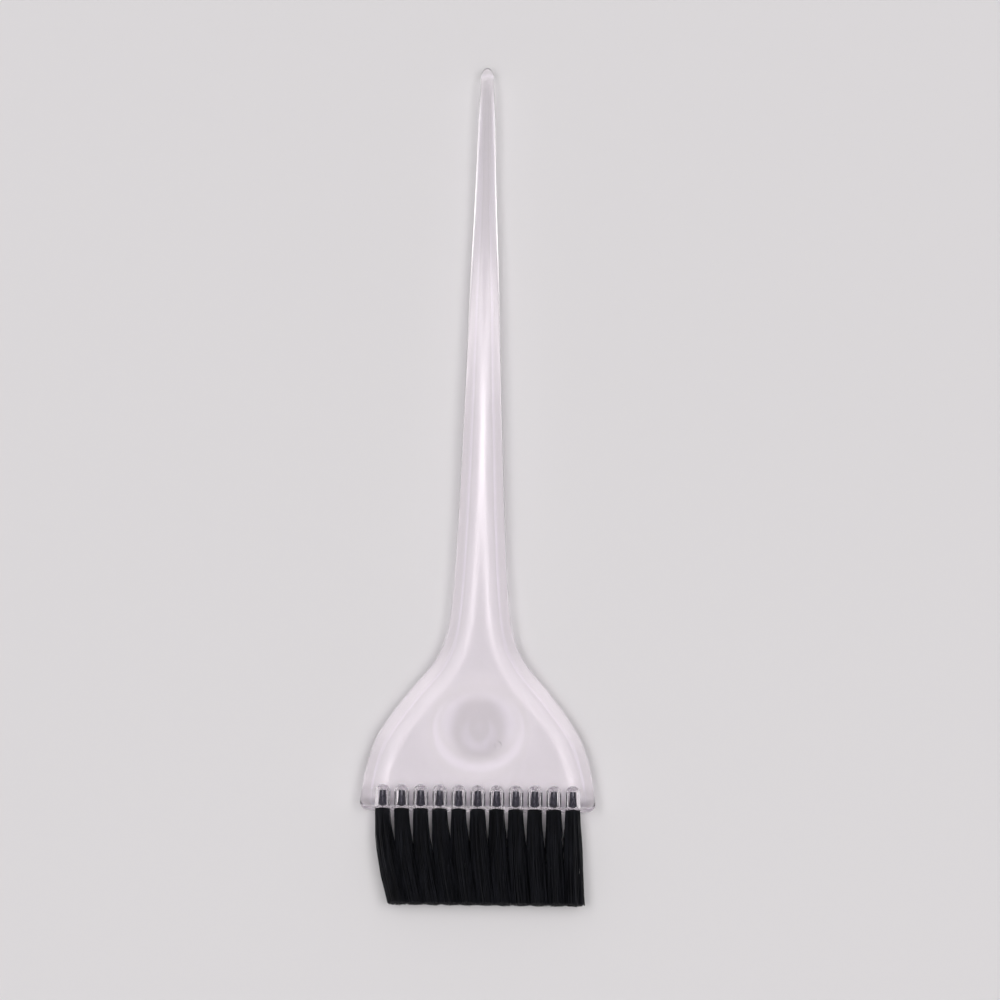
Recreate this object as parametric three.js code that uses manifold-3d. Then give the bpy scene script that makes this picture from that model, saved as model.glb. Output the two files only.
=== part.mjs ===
// Wide hair-tint brush: a clear one-piece handle with eleven tufts of nylon bristle, each folded
// over a small metal anchor at the bottom of its own hole.
//
// Frame, in millimetres: the brush lies on its back with its face up. +X runs across the paddle,
// +Y from the trimmed bristle tips to the tip of the handle and +Z up out of the face. The origin
// is the middle of the bottom of the whole brush's box. "Reach" is the distance along the brush,
// measured from the paddle's bristle edge: positive up the handle, negative down the bristles.

import * as THREE from 'three';
import { mergeVertices } from 'three/addons/utils/BufferGeometryUtils.js';
import Module from 'manifold-3d';

// ---- Driving dimensions -------------------------------------------------------------------

const TOTAL_LENGTH = 216;
const BRISTLE_LENGTH = 23; // free length, from the paddle's edge to the straight trim
const HANDLE_LENGTH = TOTAL_LENGTH - BRISTLE_LENGTH;
const EDGE_Y = BRISTLE_LENGTH - TOTAL_LENGTH / 2;

// Half width of the moulding against reach: paddle, shoulder, neck and the long taper.
const HALF_WIDTH = [
  [0, 28.7], [9, 27.45], [17, 25.15], [22, 22.4], [29, 17.3], [36, 11.7], [42, 8.65], [50, 7.2],
  [69, 6], [100, 4.8], [132, 3.7], [156, 2.75], [182, 2.05], [190, 1.7],
];
// The paddle and the neck have one flat back that the brush lies on; the handle thins beyond it.
const PADDLE_HALF_THICKNESS = 3.25;
const TIP_HALF_THICKNESS = 1.6;
const FLAT_BACK_REACH = 70;
const THINNING_POWER = 1.5;
const MID_Z = PADDLE_HALF_THICKNESS;
const CORNER_RADIUS = 2.2; // of the outline, at the two ends of the bristle edge
// The bristle edge's end face bulges: it runs back by reach where it meets the two broad faces.
const EDGE_ROUND = { reach: 0.55, drop: 2.4 };
const TIP_LENGTH = 3; // the rounded last stretch of the handle
const TIP_FLAT = 0.12; // what is left of the section at the very end of it

// One thumb dish in each broad face: a ball-shaped bowl that rolls over softly to a faint rim.
const DISH = { reach: 20.3, rim: 13.3, bowl: 8, bowlRadius: 35 };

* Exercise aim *
Write down every line of the data exactly as it appears above.

* Written solution *
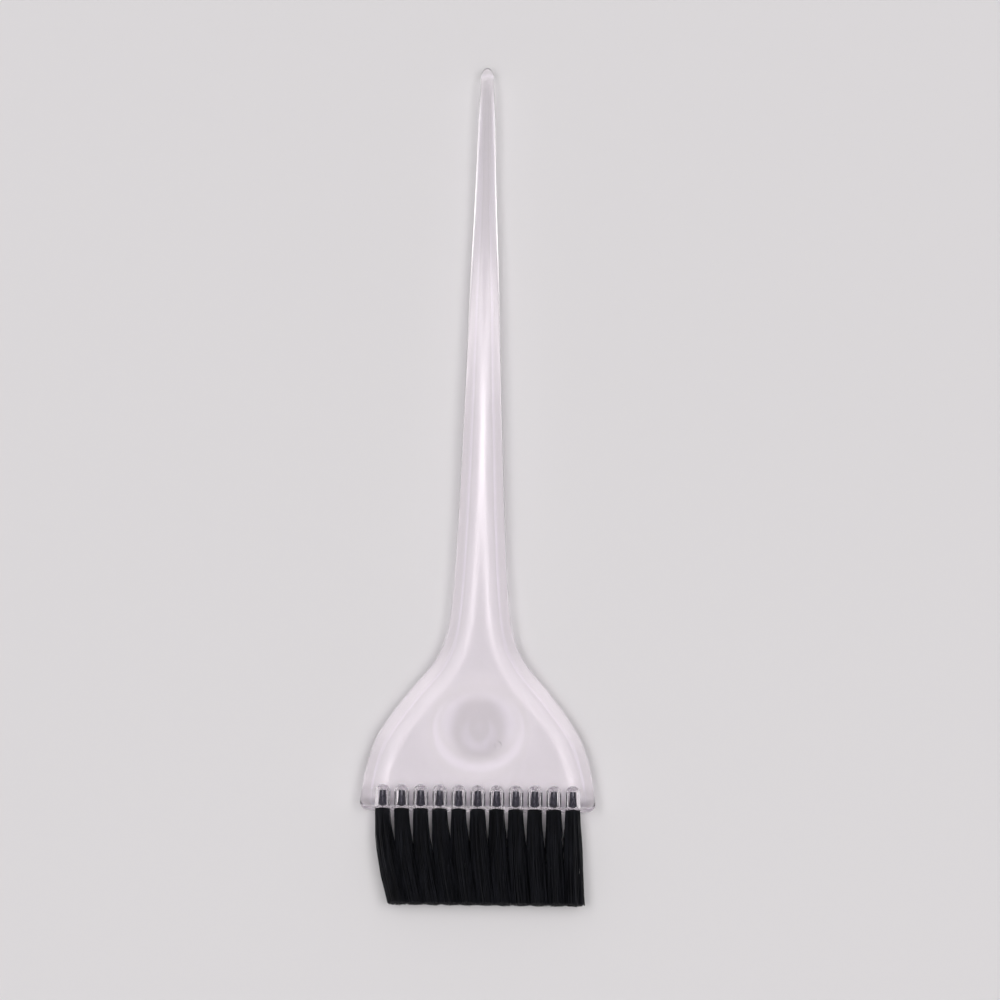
Recreate this object as parametric three.js code that uses manifold-3d. Then give the bpy scene script that makes this picture from that model, saved as model.glb. Output the two files only.
=== part.mjs ===
// Wide hair-tint brush: a clear one-piece handle with eleven tufts of nylon bristle, each folded
// over a small metal anchor at the bottom of its own hole.
//
// Frame, in millimetres: the brush lies on its back with its face up. +X runs across the paddle,
// +Y from the trimmed bristle tips to the tip of the handle and +Z up out of the face. The origin
// is the middle of the bottom of the whole brush's box. "Reach" is the distance along the brush,
// measured from the paddle's bristle edge: positive up the handle, negative down the bristles.

import * as THREE from 'three';
import { mergeVertices } from 'three/addons/utils/BufferGeometryUtils.js';
import Module from 'manifold-3d';

// ---- Driving dimensions -------------------------------------------------------------------

const TOTAL_LENGTH = 216;
const BRISTLE_LENGTH = 23; // free length, from the paddle's edge to the straight trim
const HANDLE_LENGTH = TOTAL_LENGTH - BRISTLE_LENGTH;
const EDGE_Y = BRISTLE_LENGTH - TOTAL_LENGTH / 2;

// Half width of the moulding against reach: paddle, shoulder, neck and the long taper.
const HALF_WIDTH = [
  [0, 28.7], [9, 27.45], [17, 25.15], [22, 22.4], [29, 17.3], [36, 11.7], [42, 8.65], [50, 7.2],
  [69, 6], [100, 4.8], [132, 3.7], [156, 2.75], [182, 2.05], [190, 1.7],
];
// The paddle and the neck have one flat back that the brush lies on; the handle thins beyond it.
const PADDLE_HALF_THICKNESS = 3.25;
const TIP_HALF_THICKNESS = 1.6;
const FLAT_BACK_REACH = 70;
const THINNING_POWER = 1.5;
const MID_Z = PADDLE_HALF_THICKNESS;
const CORNER_RADIUS = 2.2; // of the outline, at the two ends of the bristle edge
// The bristle edge's end face bulges: it runs back by reach where it meets the two broad faces.
const EDGE_ROUND = { reach: 0.55, drop: 2.4 };
const TIP_LENGTH = 3; // the rounded last stretch of the handle
const TIP_FLAT = 0.12; // what is left of the section at the very end of it

// One thumb dish in each broad face: a ball-shaped bowl that rolls over softly to a faint rim.
const DISH = { reach: 20.3, rim: 13.3, bowl: 8, bowlRadius: 35 };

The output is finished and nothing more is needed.